▶ _SET PROBLEM_
Retype everything from the line that contains "The FreeCAD and Blender code for this object continues." down to the line that contains "BOLT_LENGTH = 30.0", inclusive, without altering or adding anything.
++++
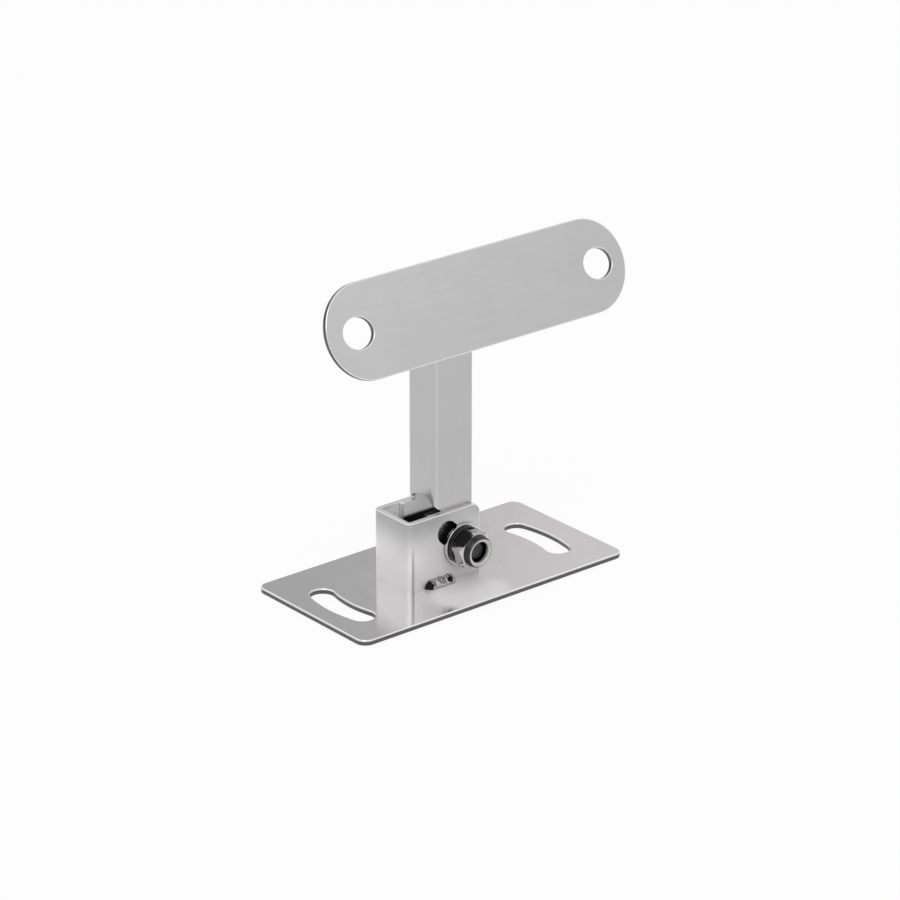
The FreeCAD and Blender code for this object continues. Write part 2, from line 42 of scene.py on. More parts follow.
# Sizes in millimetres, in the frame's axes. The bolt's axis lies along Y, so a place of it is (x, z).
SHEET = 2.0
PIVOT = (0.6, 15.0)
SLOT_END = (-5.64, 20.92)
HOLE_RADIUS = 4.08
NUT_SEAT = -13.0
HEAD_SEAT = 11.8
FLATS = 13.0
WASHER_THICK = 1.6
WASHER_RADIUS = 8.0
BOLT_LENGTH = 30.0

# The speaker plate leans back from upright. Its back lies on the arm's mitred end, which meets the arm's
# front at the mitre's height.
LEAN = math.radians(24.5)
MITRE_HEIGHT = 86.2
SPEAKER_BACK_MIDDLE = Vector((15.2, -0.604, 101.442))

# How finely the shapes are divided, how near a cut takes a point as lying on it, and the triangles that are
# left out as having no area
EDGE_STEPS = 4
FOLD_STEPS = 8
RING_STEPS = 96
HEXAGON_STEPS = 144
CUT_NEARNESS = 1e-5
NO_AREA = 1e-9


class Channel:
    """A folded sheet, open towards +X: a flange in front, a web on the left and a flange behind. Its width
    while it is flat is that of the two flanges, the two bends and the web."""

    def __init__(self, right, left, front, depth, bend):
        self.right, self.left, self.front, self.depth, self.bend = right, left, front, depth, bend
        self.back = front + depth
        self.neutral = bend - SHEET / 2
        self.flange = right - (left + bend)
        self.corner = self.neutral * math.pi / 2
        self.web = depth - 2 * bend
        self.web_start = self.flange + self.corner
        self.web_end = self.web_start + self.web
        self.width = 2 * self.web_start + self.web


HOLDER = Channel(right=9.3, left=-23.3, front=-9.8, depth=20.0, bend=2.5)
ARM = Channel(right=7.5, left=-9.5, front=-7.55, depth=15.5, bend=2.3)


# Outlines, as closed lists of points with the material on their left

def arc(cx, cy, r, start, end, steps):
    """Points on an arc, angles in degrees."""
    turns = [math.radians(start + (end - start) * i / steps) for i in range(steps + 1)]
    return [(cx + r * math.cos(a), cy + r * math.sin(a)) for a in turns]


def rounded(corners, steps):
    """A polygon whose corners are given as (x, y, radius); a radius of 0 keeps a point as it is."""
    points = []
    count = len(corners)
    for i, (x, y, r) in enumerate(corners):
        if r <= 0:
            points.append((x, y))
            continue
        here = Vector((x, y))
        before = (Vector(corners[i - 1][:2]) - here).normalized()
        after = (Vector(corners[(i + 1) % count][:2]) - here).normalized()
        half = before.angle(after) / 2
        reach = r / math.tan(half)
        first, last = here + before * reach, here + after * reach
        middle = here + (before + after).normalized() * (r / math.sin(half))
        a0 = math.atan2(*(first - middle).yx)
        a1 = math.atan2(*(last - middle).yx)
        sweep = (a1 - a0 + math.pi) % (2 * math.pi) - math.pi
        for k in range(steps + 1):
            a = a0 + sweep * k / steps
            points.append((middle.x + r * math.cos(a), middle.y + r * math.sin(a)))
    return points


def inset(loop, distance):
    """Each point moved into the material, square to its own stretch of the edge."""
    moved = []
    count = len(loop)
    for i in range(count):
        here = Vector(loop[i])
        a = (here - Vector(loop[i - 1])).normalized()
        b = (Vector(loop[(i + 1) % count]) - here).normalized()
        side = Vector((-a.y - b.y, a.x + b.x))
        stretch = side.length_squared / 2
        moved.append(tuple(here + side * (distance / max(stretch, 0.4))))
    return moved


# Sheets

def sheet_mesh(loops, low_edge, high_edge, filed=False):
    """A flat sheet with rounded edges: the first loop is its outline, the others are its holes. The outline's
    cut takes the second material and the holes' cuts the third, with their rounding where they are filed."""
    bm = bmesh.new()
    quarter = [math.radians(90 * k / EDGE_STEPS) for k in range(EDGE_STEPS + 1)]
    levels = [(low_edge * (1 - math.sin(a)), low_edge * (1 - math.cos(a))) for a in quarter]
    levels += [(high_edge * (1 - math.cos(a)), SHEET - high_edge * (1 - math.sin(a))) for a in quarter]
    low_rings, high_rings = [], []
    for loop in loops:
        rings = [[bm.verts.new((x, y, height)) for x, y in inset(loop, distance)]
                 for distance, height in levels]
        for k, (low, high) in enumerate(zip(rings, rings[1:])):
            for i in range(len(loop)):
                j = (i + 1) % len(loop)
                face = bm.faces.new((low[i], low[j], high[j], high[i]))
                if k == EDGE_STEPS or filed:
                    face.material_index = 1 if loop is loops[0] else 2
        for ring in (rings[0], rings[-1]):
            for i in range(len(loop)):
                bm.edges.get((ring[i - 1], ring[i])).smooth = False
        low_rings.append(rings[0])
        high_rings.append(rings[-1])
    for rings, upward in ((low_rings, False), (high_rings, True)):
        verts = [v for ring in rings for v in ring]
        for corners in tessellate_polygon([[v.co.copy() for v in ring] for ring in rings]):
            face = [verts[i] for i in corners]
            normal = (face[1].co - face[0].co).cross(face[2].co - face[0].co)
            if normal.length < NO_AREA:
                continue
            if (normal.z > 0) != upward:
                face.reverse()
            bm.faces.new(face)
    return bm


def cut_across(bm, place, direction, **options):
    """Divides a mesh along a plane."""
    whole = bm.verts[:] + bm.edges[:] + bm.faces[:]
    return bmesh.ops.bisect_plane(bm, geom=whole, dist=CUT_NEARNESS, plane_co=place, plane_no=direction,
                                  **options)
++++
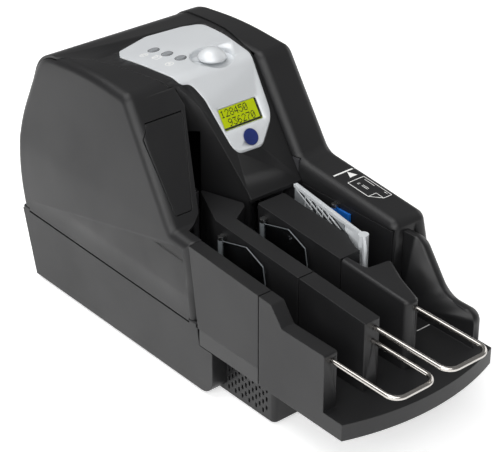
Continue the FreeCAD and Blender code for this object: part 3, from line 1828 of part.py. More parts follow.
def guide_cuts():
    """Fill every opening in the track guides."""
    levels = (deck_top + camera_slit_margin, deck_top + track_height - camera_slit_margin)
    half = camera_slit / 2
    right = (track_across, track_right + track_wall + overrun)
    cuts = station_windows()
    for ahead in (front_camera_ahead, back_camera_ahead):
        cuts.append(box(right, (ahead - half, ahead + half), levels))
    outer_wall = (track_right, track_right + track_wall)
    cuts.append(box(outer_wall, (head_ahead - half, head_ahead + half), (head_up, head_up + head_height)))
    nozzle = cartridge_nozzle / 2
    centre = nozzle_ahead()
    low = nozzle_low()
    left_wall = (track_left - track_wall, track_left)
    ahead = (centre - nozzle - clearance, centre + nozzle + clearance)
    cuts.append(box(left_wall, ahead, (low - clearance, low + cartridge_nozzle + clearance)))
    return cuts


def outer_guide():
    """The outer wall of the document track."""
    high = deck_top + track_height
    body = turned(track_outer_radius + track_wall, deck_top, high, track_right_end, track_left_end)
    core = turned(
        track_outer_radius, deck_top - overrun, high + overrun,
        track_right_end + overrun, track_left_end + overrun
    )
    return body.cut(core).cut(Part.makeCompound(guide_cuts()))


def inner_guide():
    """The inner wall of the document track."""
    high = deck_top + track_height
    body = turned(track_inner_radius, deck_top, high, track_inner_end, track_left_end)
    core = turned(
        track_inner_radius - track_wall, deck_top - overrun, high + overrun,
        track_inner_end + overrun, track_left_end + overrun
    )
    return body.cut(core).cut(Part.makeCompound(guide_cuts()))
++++
▶ _THE COMPLETED TASK_
The FreeCAD and Blender code for this object continues. Write part 2, from line 42 of scene.py on. More parts follow.
# Sizes in millimetres, in the frame's axes. The bolt's axis lies along Y, so a place of it is (x, z).
SHEET = 2.0
PIVOT = (0.6, 15.0)
SLOT_END = (-5.64, 20.92)
HOLE_RADIUS = 4.08
NUT_SEAT = -13.0
HEAD_SEAT = 11.8
FLATS = 13.0
WASHER_THICK = 1.6
WASHER_RADIUS = 8.0
BOLT_LENGTH = 30.0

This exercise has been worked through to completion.